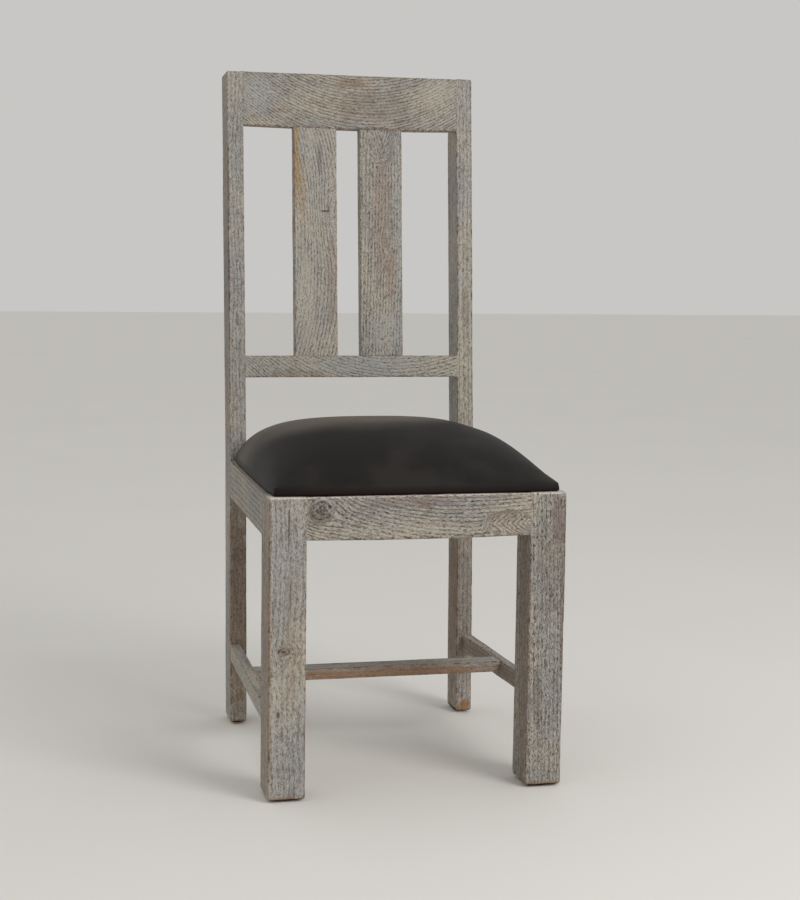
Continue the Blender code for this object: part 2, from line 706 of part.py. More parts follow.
def main():
    """Build every piece of the chair."""
    legs = {-1: make_leg(-1, "front_leg_left"), 1: make_leg(1, "front_leg_right")}
    posts = {-1: make_post(-1, "rear_post_left"), 1: make_post(1, "rear_post_right")}
    make_back(posts)
    make_end_aprons(legs, posts)
    stretchers = {}
    low = STRETCHER_TOP - SIDE_STRETCHER_HEIGHT
    for side, word in ((-1, "left"), (1, "right")):
        make_side_rail(side, f"side_apron_{word}", legs[side], posts[side], APRON_THICKNESS,
                       (APRON_BOTTOM, SEAT_FRAME_TOP), APRON_TENON)
        stretchers[side] = make_side_rail(side, f"side_stretcher_{word}", legs[side], posts[side],
                                          SIDE_STRETCHER_THICKNESS, (low, STRETCHER_TOP), STRETCHER_TENON)
    make_cross_stretcher(stretchers)
    screw_places = make_corner_blocks()
    board = make_board()
    cover = make_cover()
    make_foam()
    make_seat_screws(board, cover, screw_places)
    make_staples(cover, board)
    leg_x = (FRONT_WIDTH - LEG_WIDTH) / 2
    post_x = (REAR_WIDTH - POST_WIDTH) / 2
    post_y = post_front(FOOT) + POST_DEPTH / 2
    feet = []
    for side in (-1, 1):
        feet.append((legs[side], side * leg_x, FRONT + LEG_DEPTH / 2))
        feet.append((posts[side], side * post_x, post_y))
    make_glides(feet)
    for wood in (*legs.values(), *posts.values()):
        paint(wood, WASHED_WOOD)


clear_scene()
CHAIR = new_collection("dining_chair")
CUTTERS = new_collection("cutters")
main()
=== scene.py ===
"""A worn, whitewashed dining chair with a domed dark leather seat.

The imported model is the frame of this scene. Every timber is rebuilt over its plain solid as a dense
mesh with worn arrises, brushed grain and its own growth rings, and the seat is stuffed leather that
swells on its board. Lengths are in metres, +Z is up and the front of the chair faces -Y.
"""

import logging
import math
from collections.abc import Callable, Iterator, Sequence
from dataclasses import dataclass, field
from enum import Enum

import bmesh
import bpy
from mathutils import Matrix, Vector, noise


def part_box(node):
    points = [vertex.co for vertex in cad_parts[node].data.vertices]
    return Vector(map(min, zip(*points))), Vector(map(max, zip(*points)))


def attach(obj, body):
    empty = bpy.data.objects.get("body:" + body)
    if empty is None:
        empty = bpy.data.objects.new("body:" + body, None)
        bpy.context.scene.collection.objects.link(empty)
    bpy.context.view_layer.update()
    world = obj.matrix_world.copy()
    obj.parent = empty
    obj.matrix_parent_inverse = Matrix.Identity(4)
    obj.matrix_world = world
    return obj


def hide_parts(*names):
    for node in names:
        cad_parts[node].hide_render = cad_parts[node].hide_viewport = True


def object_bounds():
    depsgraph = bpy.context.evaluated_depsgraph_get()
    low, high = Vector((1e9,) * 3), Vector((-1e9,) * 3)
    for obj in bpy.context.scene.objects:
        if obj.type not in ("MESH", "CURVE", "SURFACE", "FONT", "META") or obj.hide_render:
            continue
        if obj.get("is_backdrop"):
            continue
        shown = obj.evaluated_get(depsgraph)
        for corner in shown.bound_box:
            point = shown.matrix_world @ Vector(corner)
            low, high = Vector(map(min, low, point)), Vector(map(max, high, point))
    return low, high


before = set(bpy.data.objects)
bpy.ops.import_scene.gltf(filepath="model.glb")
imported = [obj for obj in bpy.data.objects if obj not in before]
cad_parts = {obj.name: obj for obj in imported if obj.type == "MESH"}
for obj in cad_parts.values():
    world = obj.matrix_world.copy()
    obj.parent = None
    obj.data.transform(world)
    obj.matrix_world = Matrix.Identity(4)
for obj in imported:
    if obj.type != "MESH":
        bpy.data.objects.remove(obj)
CAD_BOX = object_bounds()

LOG = logging.getLogger("dining_chair")
BODY = "root"
MM = 0.001
BOARD_ARRIS = 0.0013

Colour = tuple[float, float, float]
Quad = tuple[Vector, Vector, Vector, Vector]


def tint(red: int, green: int, blue: int) -> Colour:
    """Give the linear colour of a paint chip that is written in the usual 0 to 255 steps.

    Args:
        red: The chip's red.
        green: The chip's green.
        blue: The chip's blue.

    Returns:
        The three linear values that a shader takes.
    """
    def linear(step: int) -> float:
        """Undo the display curve of one step."""
        share = step / 255
        return share / 12.92 if share <= 0.04045 else ((share + 0.055) / 1.055) ** 2.4

    return linear(red), linear(green), linear(blue)


def blend_quads(first: Quad, second: Quad, share: float) -> Quad:
    """Give the section that lies between two others.

    Args:
        first: The four corners where share is 0.
        second: The four corners where share is 1.
        share: How far along the section lies.

    Returns:
        The four corners of the section.
    """
    return tuple(a.lerp(b, share) for a, b in zip(first, second))


class Signal:
    """A number that varies over a surface, with arithmetic that writes Math nodes."""

    def __init__(self, swatch: "Swatch", socket: bpy.types.NodeSocket) -> None:
        """Wrap one output socket of a swatch."""
        self.swatch = swatch
        self.socket = socket

    def math(self, operation: str, *others: "Signal | float", first: "Signal | float | None" = None,
             clamp: bool = False) -> "Signal":
        """Write one Math node that starts with this signal.

        Args:
            operation: The node's operation.
            others: What goes in the node's other sockets.
            first: What goes before this signal, for an operation that is turned round.
            clamp: Whether the result is held between 0 and 1.

        Returns:
            The node's result.
        """
        node = self.swatch.node("ShaderNodeMath", operation=operation, use_clamp=clamp)
        values = [self, *others] if first is None else [first, self]
        for socket, value in zip(node.inputs, values):
            self.swatch.feed(socket, value)
        return Signal(self.swatch, node.outputs[0])

    def __add__(self, other: "Signal | float") -> "Signal":
        """Add."""
        return self.math("ADD", other)

    def __sub__(self, other: "Signal | float") -> "Signal":
        """Subtract."""
        return self.math("SUBTRACT", other)

    def __rsub__(self, other: float) -> "Signal":
        """Subtract from a plain number."""
        return self.math("SUBTRACT", first=other)

    def __mul__(self, other: "Signal | float") -> "Signal":
        """Multiply."""
        return self.math("MULTIPLY", other)

    def __truediv__(self, other: "Signal | float") -> "Signal":
        """Divide."""
        return self.math("DIVIDE", other)

    def __pow__(self, power: float) -> "Signal":
        """Raise to a power."""
        return self.math("POWER", power)

    def fraction(self) -> "Signal":
        """Give what is left after whole numbers."""
        return self.math("FRACT")

    def fading(self) -> "Signal":
        """Give e to the power of minus this signal."""
        return (self * -1.0).math("EXPONENT")

    def held(self) -> "Signal":
        """Hold the signal between 0 and 1."""
        return self.math("ADD", 0.0, clamp=True)

    def between(self, low: float, high: float) -> "Signal":
        """Give a smooth step from 0 at low to 1 at high.

        Args:
            low: Where the step starts.
            high: Where the step ends, which may be the lower of the two.

        Returns:
            The step.
        """
        turned = low > high
        node = self.swatch.node("ShaderNodeMapRange", interpolation_type="SMOOTHSTEP", clamp=True)
        start, stop = (high, low) if turned else (low, high)
        levels = (1.0, 0.0) if turned else (0.0, 1.0)
        for name, value in zip(("Value", "From Min", "From Max", "To Min", "To Max"),
                               (self, start, stop, *levels)):
            self.swatch.feed(node.inputs[name], value)
        return Signal(self.swatch, node.outputs["Result"])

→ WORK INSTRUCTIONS
From the data above, copy each line that holds "context".

→ FULL SOLUTION
        bpy.context.scene.collection.objects.link(empty)
    bpy.context.view_layer.update()
    depsgraph = bpy.context.evaluated_depsgraph_get()
    for obj in bpy.context.scene.objects:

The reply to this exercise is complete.